Figure 24 - Baseline over-exposed picture of two magnets with no color filter.
Figure #24 is a baseline photograph without a filter. Because the filters will attenuate the incandescent light source, the photograph is a bit over-exposed. The red, green, and blue channels of the photograph are shown adjacent to the original image and have not been rescaled. For example, the red layer of Figure #24 is saturated with red light.
Using two magnets of the nine magnets seen in Figure #12, in a plastic jig as a test subject, which is providing the applied magnetic filed. One magnet has the north pole and the other magnet has a south pole aligned with the ferrofluid cell. In Figure #24, the light is coming from the direction of the bottom of the photograph and the hysteresis pattern on the lower 1/2 of the page is closer to the light source than the hysteresis pattern on the upper 1/2 of the page.
Note in Figure #24 that we have a glass flaw on the glass surface which is casting a shadow. I find that these shadows are good at providing standardized readings, defining the light level at the center of the shadow as the baseline.

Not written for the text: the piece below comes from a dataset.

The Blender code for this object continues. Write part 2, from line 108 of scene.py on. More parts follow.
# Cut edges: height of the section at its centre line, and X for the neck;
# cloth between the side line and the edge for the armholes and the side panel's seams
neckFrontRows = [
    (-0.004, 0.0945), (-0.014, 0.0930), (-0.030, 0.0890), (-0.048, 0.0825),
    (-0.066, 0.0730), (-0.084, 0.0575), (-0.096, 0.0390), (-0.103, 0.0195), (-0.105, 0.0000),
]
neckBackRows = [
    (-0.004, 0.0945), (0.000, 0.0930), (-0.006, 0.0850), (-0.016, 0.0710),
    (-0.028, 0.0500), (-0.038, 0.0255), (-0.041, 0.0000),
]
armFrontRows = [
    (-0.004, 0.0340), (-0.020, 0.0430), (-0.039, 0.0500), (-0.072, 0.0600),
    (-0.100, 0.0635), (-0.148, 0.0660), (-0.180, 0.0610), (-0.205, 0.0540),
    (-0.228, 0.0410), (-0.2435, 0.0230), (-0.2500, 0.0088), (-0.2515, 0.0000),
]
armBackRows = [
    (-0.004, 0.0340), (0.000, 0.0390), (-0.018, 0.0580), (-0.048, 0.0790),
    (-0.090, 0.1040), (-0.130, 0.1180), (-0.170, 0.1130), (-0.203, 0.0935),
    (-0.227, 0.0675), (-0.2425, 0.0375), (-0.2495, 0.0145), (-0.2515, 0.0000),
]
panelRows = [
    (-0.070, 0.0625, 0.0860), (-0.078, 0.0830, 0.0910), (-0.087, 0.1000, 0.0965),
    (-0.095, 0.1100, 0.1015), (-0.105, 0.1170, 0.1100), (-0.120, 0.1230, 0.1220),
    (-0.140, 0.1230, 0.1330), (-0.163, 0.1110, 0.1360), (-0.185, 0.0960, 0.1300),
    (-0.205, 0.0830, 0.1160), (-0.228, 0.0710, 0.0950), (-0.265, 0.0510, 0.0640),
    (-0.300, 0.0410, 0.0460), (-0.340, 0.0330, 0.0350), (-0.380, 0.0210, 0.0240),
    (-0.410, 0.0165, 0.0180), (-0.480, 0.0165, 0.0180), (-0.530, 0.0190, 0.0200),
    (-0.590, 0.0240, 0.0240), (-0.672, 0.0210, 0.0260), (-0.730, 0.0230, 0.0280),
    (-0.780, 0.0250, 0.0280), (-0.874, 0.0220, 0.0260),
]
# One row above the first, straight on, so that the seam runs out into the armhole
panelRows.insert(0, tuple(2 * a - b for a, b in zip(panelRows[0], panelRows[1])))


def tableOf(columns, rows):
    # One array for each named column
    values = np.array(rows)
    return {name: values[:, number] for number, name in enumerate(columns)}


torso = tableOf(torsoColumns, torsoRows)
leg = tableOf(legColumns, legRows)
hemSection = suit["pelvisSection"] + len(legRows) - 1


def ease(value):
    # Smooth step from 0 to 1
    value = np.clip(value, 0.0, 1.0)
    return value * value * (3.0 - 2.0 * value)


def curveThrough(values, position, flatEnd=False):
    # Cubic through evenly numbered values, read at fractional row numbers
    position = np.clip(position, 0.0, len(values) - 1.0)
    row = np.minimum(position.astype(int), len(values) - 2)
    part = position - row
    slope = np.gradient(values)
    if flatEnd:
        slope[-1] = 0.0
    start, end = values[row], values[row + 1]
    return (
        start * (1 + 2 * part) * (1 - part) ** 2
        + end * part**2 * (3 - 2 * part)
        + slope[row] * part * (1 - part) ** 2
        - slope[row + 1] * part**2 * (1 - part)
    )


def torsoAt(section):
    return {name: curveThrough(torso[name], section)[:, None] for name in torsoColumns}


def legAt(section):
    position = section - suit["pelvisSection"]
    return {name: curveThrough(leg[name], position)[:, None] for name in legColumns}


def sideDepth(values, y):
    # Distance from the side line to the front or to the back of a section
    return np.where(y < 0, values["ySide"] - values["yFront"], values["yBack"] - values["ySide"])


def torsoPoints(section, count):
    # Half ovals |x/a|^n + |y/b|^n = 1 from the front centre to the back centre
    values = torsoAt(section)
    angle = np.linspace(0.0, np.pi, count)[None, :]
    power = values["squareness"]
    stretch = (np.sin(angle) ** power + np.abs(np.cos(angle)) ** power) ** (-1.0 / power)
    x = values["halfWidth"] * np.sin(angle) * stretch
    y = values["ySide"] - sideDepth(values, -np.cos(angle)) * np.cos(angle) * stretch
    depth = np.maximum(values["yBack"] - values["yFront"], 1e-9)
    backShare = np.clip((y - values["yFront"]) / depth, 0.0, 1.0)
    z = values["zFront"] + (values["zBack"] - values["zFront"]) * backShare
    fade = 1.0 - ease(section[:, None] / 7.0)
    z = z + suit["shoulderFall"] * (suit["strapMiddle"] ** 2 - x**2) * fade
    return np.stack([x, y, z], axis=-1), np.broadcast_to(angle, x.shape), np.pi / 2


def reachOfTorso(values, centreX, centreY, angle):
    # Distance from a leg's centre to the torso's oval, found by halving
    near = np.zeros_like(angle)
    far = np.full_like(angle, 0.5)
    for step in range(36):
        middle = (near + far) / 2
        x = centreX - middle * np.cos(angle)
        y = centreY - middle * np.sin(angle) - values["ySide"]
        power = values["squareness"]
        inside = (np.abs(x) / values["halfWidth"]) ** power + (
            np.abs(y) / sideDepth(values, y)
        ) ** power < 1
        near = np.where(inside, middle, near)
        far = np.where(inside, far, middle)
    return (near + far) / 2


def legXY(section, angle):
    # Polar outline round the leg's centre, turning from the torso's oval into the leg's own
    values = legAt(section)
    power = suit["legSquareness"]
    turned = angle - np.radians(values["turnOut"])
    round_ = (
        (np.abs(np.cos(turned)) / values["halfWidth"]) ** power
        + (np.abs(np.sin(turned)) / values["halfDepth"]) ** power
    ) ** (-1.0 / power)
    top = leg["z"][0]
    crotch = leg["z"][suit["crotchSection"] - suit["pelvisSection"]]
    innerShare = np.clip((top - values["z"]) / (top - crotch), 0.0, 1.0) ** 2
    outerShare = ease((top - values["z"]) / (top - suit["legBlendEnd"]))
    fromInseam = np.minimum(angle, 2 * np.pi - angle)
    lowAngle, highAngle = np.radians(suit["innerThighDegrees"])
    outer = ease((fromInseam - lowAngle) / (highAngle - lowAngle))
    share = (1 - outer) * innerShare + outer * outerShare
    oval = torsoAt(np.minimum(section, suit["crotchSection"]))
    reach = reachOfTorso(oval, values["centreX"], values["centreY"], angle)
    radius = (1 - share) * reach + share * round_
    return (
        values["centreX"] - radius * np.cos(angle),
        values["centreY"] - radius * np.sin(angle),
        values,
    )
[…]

Figure 25 - Spectrograph readings of the red filter with the ferrofluid cell.
In Figure #25, I am showing the spectrum results of the 'red' filter. The black line is the reflection profile of the ferrofluid cell without an applied magnetic field. The magenta line of the graph shows the reflection profile of having a red hysteresis line under the fiber optic probe and the cyan line shows the reflection profile of having a white line, or the eye brow feature. These alignments of the fiber optic probe with the image features are best effort and probable need to be repeated in a few more experiments.
One of the interesting parts of the Figure #25, is that the spectrum background response of the red hysteresis line, and the white eye brow line, all share the same spectrum profile with mainly just differences of amplitude and some small changes below 600nm.